Hacker News new | ask | show | jobs
by Upgrayyed_U 1341 days ago
If you're seriously considering it already, I say just do it. I'm a "normal" by your definition and have a both an individual counselor and an executive coach, both paid for on my own dime. I've committed over $10k between the two so far and feel like it's money well spent.

80% of the value for me has come from identifying hidden sources of fear and working through plans to overcome them. I'm naturally risk-averse and really had no real understanding of how much I was letting my own self-limiting belief system hold me back. A good coach can help you identify ways in which you're inadvertently sabotaging your own progress and help you to overcome them.

The other primary benefit (the remaining 20%) has come from having a completely new and fresh perspective on problem-solving. I can easily say that I've had more directly actionable "Aha" moments in the last three years of coaching than I had over the previous 20+ years of my career. For every "unique" problem you think you have, a good coach or counselor has probably seen some variation of it dozens of times and can probably offer you a half dozen useful ways of tackling the problem. It's the same thing that something like YC does for startups, but applied to you on an individual level.

The major caveat of course is that good coaches are often hard to find and you might have to search a bit to find one that works well for your specific needs. YMMV and all that.

4 comments

How did you find your coaches?
I searched for coaches in my area, did a handful of interviews, then went with the one I related best with. The only unique insight I can offer here is to take any recommendations with a heavy grain of salt. Counseling/coaching is highly individualized, and what works for one person could do absolutely nothing for you. For the reason, there's no harm in ending a relationship that isn't working for you.
Thanks for that. You have planted a seed for sure!
Sounds like that 80% could also be covered by talk therapy. I’m not discounting your approach, but identifying fears and their sources is pretty common.
Isn’t coaching basically “non-professionalized” therapy? Like insofar as a decent chunk of therapy is this^ (interrogating belief systems), there’s hardly a reason you need someone to do it from the blessed perch of a paper that says “Doctor” on it, and hardly a reason your beliefs need to be pathologized to the degree that you become a “Patient.”
Therapists are already kinda non-professionalized, in that many already do not have a doctor piece of paper.

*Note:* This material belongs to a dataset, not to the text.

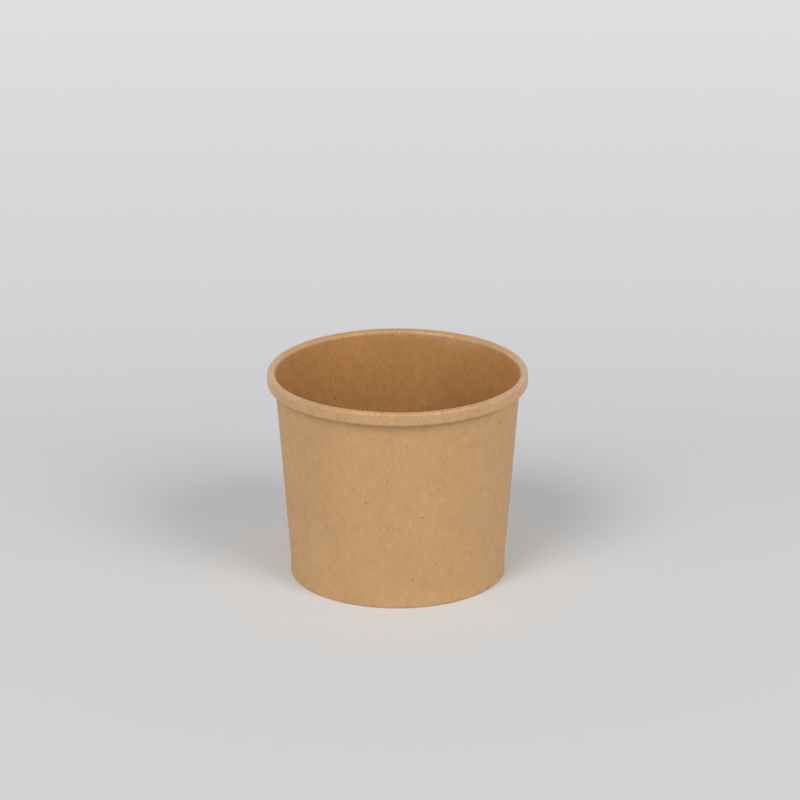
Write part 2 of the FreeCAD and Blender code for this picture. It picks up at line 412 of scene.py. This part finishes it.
class Finish:
    """A material whose nodes are made one at a time, each giving back its wire."""

    def __init__(self, name):
        self.material = bpy.data.materials.new(name)
        self.material.use_nodes = True
        self.tree = self.material.node_tree
        self.surface = self.tree.nodes["Principled BSDF"]

    @classmethod
    def of(cls, wire):
        """The finish that a wire belongs to."""
        finish = cls.__new__(cls)
        finish.tree = wire.socket.id_data
        return finish

    def plug(self, node, inputs):
        """Set or link the sockets of a node, by name or number."""
        for name, value in inputs.items():
            if isinstance(value, Wire):
                self.tree.links.new(value.socket, node.inputs[name])
            else:
                node.inputs[name].default_value = value

    def node(self, kind, settings=None, inputs=None, output=0):
        """Any node: its settings first, then the values or wires of its sockets."""
        node = self.tree.nodes.new(kind)
        for name, value in (settings or {}).items():
            if name == "stops":
                self.set_stops(node.color_ramp, value)
            else:
                setattr(node, name, value)
        self.plug(node, inputs or {})
        return Wire(node.outputs[output])

    def set_stops(self, ramp_of, stops):
        """Give a colour ramp its stops, as pairs of a position and a colour."""
        while len(ramp_of.elements) > 1:
            ramp_of.elements.remove(ramp_of.elements[-1])
        for number, (position, colour) in enumerate(stops):
            stop = ramp_of.elements[0] if number == 0 else ramp_of.elements.new(position)
            stop.position = position
            stop.color = colour

    def mix(self, share, first, second, blend="MIX"):
        """One colour laid over another by a share from 0 to 1."""
        settings = {"data_type": "RGBA", "blend_type": blend, "clamp_factor": True}
        return self.node("ShaderNodeMix", settings, {0: share, 6: first, 7: second}, output=2)


def srgb(red, green, blue):
    """A colour as a screen shows it, 0 to 255, turned into the linear light of a shader."""
    linear = [
        x / 12.92 if x <= 0.04045 else ((x + 0.055) / 1.055) ** 2.4
        for x in (red / 255, green / 255, blue / 255)]
    return (*linear, 1.0)


print("mid grey, linear:", [round(x, 3) for x in srgb(128, 128, 128)])

# %% [markdown]
# ## Kraft board
#
# Brown kraft is unbleached softwood pulp. From a metre away it looks smooth and slightly cloudy.
# Close up, single fibres lie in the surface as short pale or dark strokes, mostly along the web,
# in loose groups, and here and there sits a brown speck of bark. Each of these is a small
# pattern on the blank's UV map. The first cell makes clouds, which are plain noise.

# %% Clouds in the pulp
def clouds(finish, place, width, length, detail=2.0, seed=0.0):
    """Noise between 0 and 1 with grains of a given width and length, in millimetres."""
    stretched = finish.node(
        "ShaderNodeMapping", {"vector_type": "TEXTURE"},
        {"Vector": place, "Location": (seed, seed * 1.7, 0), "Scale": (width * MM, length * MM, 1)})
    return finish.node(
        "ShaderNodeTexNoise", {"noise_dimensions": "2D"},
        {"Vector": stretched, "Scale": 1.0, "Detail": detail, "Roughness": 0.55})


def between(finish, wire, low, high):
    """A wire read between two levels and stretched to run from 0 to 1."""
    return finish.node(
        "ShaderNodeMapRange", {"interpolation_type": "SMOOTHSTEP", "clamp": True},
        {"Value": wire, "From Min": low, "From Max": high, "To Min": 0.0, "To Max": 1.0})


# %% [markdown]
# A stroke comes from a Voronoi texture, which scatters one point in each cell of a grid and gives
# the distance to it. Stretched and turned, the small disc round a point becomes a slim fibre, and
# the cell's random colour decides whether it is there at all. The place is first bent by a little
# noise, so that the fibres curl.
#
# Each list below holds a lean in degrees, a width and a length in millimetres, the share of cells
# that have a fibre, and a seed. A pale fibre stands up a little from the surface, so it gets a
# dark copy of itself just beside it, as its shade.

# %% Strokes and specks
def strokes(finish, bent, lean, width, length, share, seed):
    """Single fibres near one direction: 1 on a fibre and 0 beside it."""
    settings = {"voronoi_dimensions": "2D", "feature": "F1"}
    turned_place = finish.node(
        "ShaderNodeMapping", {"vector_type": "TEXTURE"},
        {"Vector": bent, "Location": (seed, seed * 0.6, 0), "Rotation": (0, 0, math.radians(lean)),
         "Scale": (4 * width * MM, 4 * length * MM, 1)})
    reading = {"Vector": turned_place, "Scale": 1.0, "Randomness": 1.0}
    distance = finish.node("ShaderNodeTexVoronoi", settings, reading)
    colour = finish.node("ShaderNodeTexVoronoi", settings, reading, output=1)
    chance = finish.node("ShaderNodeSeparateColor", {}, {"Color": colour})
    there = between(finish, chance, 1 - share - 0.02, 1 - share + 0.02)
    return (1 - between(finish, distance, 0.05, 0.15)) * there


# %% [markdown]
# One function then makes all the finishes of the board, since they differ only in colour and
# gloss. The side that faces the food carries a clear film, so it is glossier and deeper in colour.
# Where that side is rolled outwards over the rim, its colour is painted paler, a painted sheen that
# stands in for the lamps' reflection on the film, and a painted highlight lightens the top of the
# crest.

# %% Make the finishes of the board
pale_strokes = [(5, 0.36, 2.9, 0.22, 1.0), (-12, 0.34, 2.2, 0.20, 2.3), (26, 0.34, 1.7, 0.10, 3.1)]
dark_strokes = [(-3, 0.36, 2.7, 0.20, 4.7), (13, 0.34, 2.0, 0.18, 5.9), (-65, 0.36, 1.4, 0.04, 6.4)]
shade_aside = 0.35 * MM


def kraft(name, pulp, roughness, show=1.0, painted_rim_sheen=None):
    """Kraft board of one pulp colour, with its clouds, fibres, specks and perhaps a painted sheen and
    highlight on the rim.
    """
    finish = Finish(name)
    place = finish.node("ShaderNodeUVMap", {"uv_map": "blank"})
    wave = finish.node(
        "ShaderNodeTexNoise", {"noise_dimensions": "2D"},
        {"Vector": place, "Scale": 1 / (2.5 * MM), "Detail": 1.0}, output=1)
    shift = finish.node(
        "ShaderNodeVectorMath", {"operation": "MULTIPLY"}, {0: wave, 1: (0.9 * MM, 0.9 * MM, 0)})
    bent = finish.node("ShaderNodeVectorMath", {"operation": "ADD"}, {0: place, 1: shift})

    grain = clouds(finish, place, 0.5, 1.3, detail=2.0, seed=2.0)
    soft = clouds(finish, place, 3.0, 4.5, detail=3.0, seed=5.0)
    wide = clouds(finish, place, 16.0, 24.0, detail=1.0, seed=14.0)
    warm = clouds(finish, place, 7.0, 7.0, detail=2.0, seed=9.0)
    groups = between(finish, clouds(finish, place, 8.0, 10.0, detail=1.0, seed=17.0), 0.40, 0.58)

    pale, dark = 0, 0
    for *stroke, seed in pale_strokes:
        pale = strokes(finish, bent, *stroke, seed) + pale
        dark = strokes(finish, bent, *stroke, seed + shade_aside) + dark
    for stroke in dark_strokes:
        dark = strokes(finish, bent, *stroke) + dark
    speck = strokes(finish, bent, 65, 0.8, 1.3, 0.02, 7.7)

    tone = (grain - 0.5) * 0.55 * show + (soft - 0.5) * 0.50 * show + (wide - 0.5) * 0.30
    amount = groups * 0.7 + 0.3
    colour = pulp
    if painted_rim_sheen:
        spot = finish.node("ShaderNodeTexCoord", output=3)
        flat = finish.node(
            "ShaderNodeVectorMath", {"operation": "MULTIPLY"}, {0: spot, 1: (1, 1, 0)})
        reach = finish.node("ShaderNodeVectorMath", {"operation": "LENGTH"}, {0: flat}, output=1)
        # Painted sheen: the board rolled over the rim gets a paler colour, standing in for the lamps'
        # reflection on its film.
        sheen_over_rim = between(finish, reach, crest_x - 1.15 * crest_radius, crest_x - 0.8 * crest_radius)
        colour = finish.mix(sheen_over_rim, pulp, painted_rim_sheen)
        level = finish.node("ShaderNodeSeparateXYZ", {}, {"Vector": spot}, output=2)
        # Painted highlight: the top of the crest is made 8 percent lighter.
        crest_highlight = between(finish, level, height - crest_radius, height - 0.2 * crest_radius)
        colour = finish.mix(crest_highlight, colour, (1.08, 1.08, 1.06, 1), blend="MULTIPLY")
    shade = finish.mix(tone + 0.5, (0.80, 0.80, 0.80, 1), (1.20, 1.20, 1.20, 1))
    colour = finish.mix(1.0, colour, shade, blend="MULTIPLY")
    ruddy = (1.02, 0.98, 0.965, 1)
    colour = finish.mix(between(finish, warm, 0.35, 0.65), colour, ruddy, blend="MULTIPLY")
    bright = (1 + 0.19 * show, 1 + 0.26 * show, 1 + 0.32 * show, 1)
    colour = finish.mix(pale * amount, colour, bright, blend="MULTIPLY")
    dull = (1 - 0.18 * show, 1 - 0.22 * show, 1 - 0.24 * show, 1)
    colour = finish.mix(dark * amount, colour, dull, blend="MULTIPLY")
    bark = (0.30, 0.30, 0.30, 1)
    colour = finish.mix(speck * 0.75, colour, bark, blend="MULTIPLY")

    height_of = grain * 0.5 + soft * 0.5 + pale * 0.25
    bump = finish.node(
        "ShaderNodeBump", {}, {"Height": height_of, "Strength": 0.5, "Distance": 0.05 * MM})
    finish.plug(finish.surface, {
        "Base Color": colour, "Roughness": (0.5 - soft) * 0.16 + roughness,
        "Normal": bump, "IOR": 1.45})
    return finish.material


outside_board = kraft("kraft outside", srgb(188, 149, 102), 0.60)
# The paler colour of the rim is painted sheen.
rim_sheen_colour = srgb(189, 150, 106)
lined_board = kraft("kraft lined side", srgb(182, 135, 82), 0.34, show=1.5, painted_rim_sheen=rim_sheen_colour)
cut_board = kraft("kraft cut edge", srgb(184, 150, 112), 0.85)

# %% Put the board on the two pieces
sidewall = make_piece("kraft_sidewall", wall_mesh, outside_board, lined_board, cut_board)
base = make_piece("kraft_base", base_mesh, outside_board, lined_board, cut_board)
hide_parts("sidewall")
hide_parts("base")
for piece in (sidewall, base):
    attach(piece, "root")
    triangles = sum(len(face.vertices) - 2 for face in piece.data.polygons)
    print(piece.name, triangles, "triangles")

# %% [markdown]
# ## The table and the light
#
# The tub stands on seamless pale paper. A large flat sheet does for it. Its grey is painted light:
# it shifts slowly from near to far, with a darker band behind the tub, as the light of studio lamps
# does on a paper sweep. Two wide suns from the front left and the front right cast the two soft
# shadows behind the tub. The world fills in the rest, as the white walls of a light tent do: it
# glows most some 20 degrees above the table and is dark overhead, which keeps the tub's wall
# lighter below than a plain white sky would.

# %% Lay the table
table_mesh = bmesh.new()
bmesh.ops.create_grid(table_mesh, x_segments=8, y_segments=8, size=2.5)
paper = Finish("seamless paper")
place = paper.node("ShaderNodeTexCoord", output=3)
depth = paper.node("ShaderNodeSeparateXYZ", {}, {"Vector": place}, output=1)
near, far = -0.20, 0.80
# Painted light: the paper's grey falls to a darker band behind the tub and rises again far off.
shade = paper.node(
    "ShaderNodeValToRGB", {"stops": [
        (0.00, srgb(226, 227, 228)),
        (0.20, srgb(224, 225, 226)),
        (0.32, srgb(216, 218, 220)),
        (0.50, srgb(224, 226, 228)),
        (1.00, srgb(236, 238, 240))]},
    {"Fac": (depth - near) * (1 / (far - near))})
paper.plug(paper.surface, {"Base Color": shade, "Roughness": 0.9, "Specular IOR Level": 0.2})
table = make_piece("table", table_mesh, paper.material)

# %% Set the lamps and the world
def add_sun(name, azimuth, elevation, strength, angle):
    """A sun that shines from a compass direction, 0 is +X and -90 the front, down at an angle."""
    lamp = bpy.data.lights.new(name, "SUN")
    lamp.energy = strength
    lamp.angle = math.radians(angle)
    sun = bpy.data.objects.new(name, lamp)
    turn = math.radians(azimuth)
    lift = math.radians(elevation)
    towards = Vector((
        math.cos(lift) * math.cos(turn), math.cos(lift) * math.sin(turn), math.sin(lift)))
    sun.rotation_euler = towards.to_track_quat("Z", "Y").to_euler()
    bpy.context.scene.collection.objects.link(sun)
    return sun


add_sun("front right softbox", -45, 41, 0.94, 28)
add_sun("front left softbox", -123, 46, 1.13, 28)
world = bpy.data.worlds.new("light tent")
world.use_nodes = True
background = world.node_tree.nodes["Background"]
tent = Finish.of(Wire(background.inputs["Color"]))
direction = tent.node("ShaderNodeTexCoord")
upwards = tent.node("ShaderNodeSeparateXYZ", {}, {"Vector": direction}, output=2)
glow = tent.node(
    "ShaderNodeValToRGB", {"stops": [
        (0.00, (0.49, 0.49, 0.49, 1)),
        (0.35, (1.00, 1.00, 1.00, 1)),
        (0.55, (0.40, 0.40, 0.40, 1)),
        (0.75, (0.02, 0.02, 0.02, 1))]},
    {"Fac": upwards})
tent.plug(background, {"Color": glow, "Strength": 1.42})
bpy.context.scene.world = world

# %% [markdown]
# ## The camera
#
# The photograph was taken with a long lens from well above the rim. The numbers come from
# fitting the tub's two ellipses: a lens of 176 mm on a 36 mm wide sensor, 1.35 m away, looking
# down by 19.8 degrees at a point inside the tub.

# %% Point the camera
distance = 30 * rim_radius
pitch = math.radians(19.76)
aim = Vector((0.77 * MM, 0, 1.387 * rim_radius))
lens = bpy.data.cameras.new("camera")
lens.sensor_width = 36
lens.lens = 175.7
lens.clip_end = 20
camera = bpy.data.objects.new("camera", lens)
camera.location = aim + distance * Vector((0, -math.cos(pitch), math.sin(pitch)))
camera.rotation_euler = (math.pi / 2 - pitch, 0, 0)
bpy.context.scene.collection.objects.link(camera)
bpy.context.scene.camera = camera
bpy.context.scene.view_settings.view_transform = "Standard"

I’d say coaching probably is a different framing, maybe some different techniques, but similar goals as therapy? Idk, just sort of speculating.

Coaching should focus on work issues and your personal development in the workplace. While that does overlap with regular therapy, regular therapy can involve family and more complex personal issues. You may also expect a coach to have more experience in corporate life than a therapist may. But the central tenant is their that the only change that can happen is the change that you make.

HBR has a good podcast that is run by Muriel Wilkins that is useful for those that can learn vicariously.

My thoughts too. I think the hardest thing is finding a therapist who will actually be giving you good data/challenging the things you're stuck on versus a therapist who just agrees with you
80% of what personal trainers do could also be reduced to "talk therapy" and the other 20% is literally googleable.

Perhaps you can see how my example is an over-reduction that eschews the actual value of a personal trainer, and then likewise for founder coaching.

The main value is overcoming your own bias and limitation by accessing an informed neutral perspective. A coach isn't there to provide you with all the right answers. He's there to help you see the right problems.

I didn't know there was such a thing as an executive coach. Where do you find one?
You can easily search for one online or LinkedIn. But generally, once you start running in certain circles (think executive networking and chamber of commerce type events), you'll usually find a bunch of coaches and mentors waiting for you there. Or, at the very least, you'll have a group of people who you can ask for leads for finding a good coach.
Can you share some of possible fears?

I feel like I really don't have any but as you said those are hidden, so maybe I have some but I just don't know that.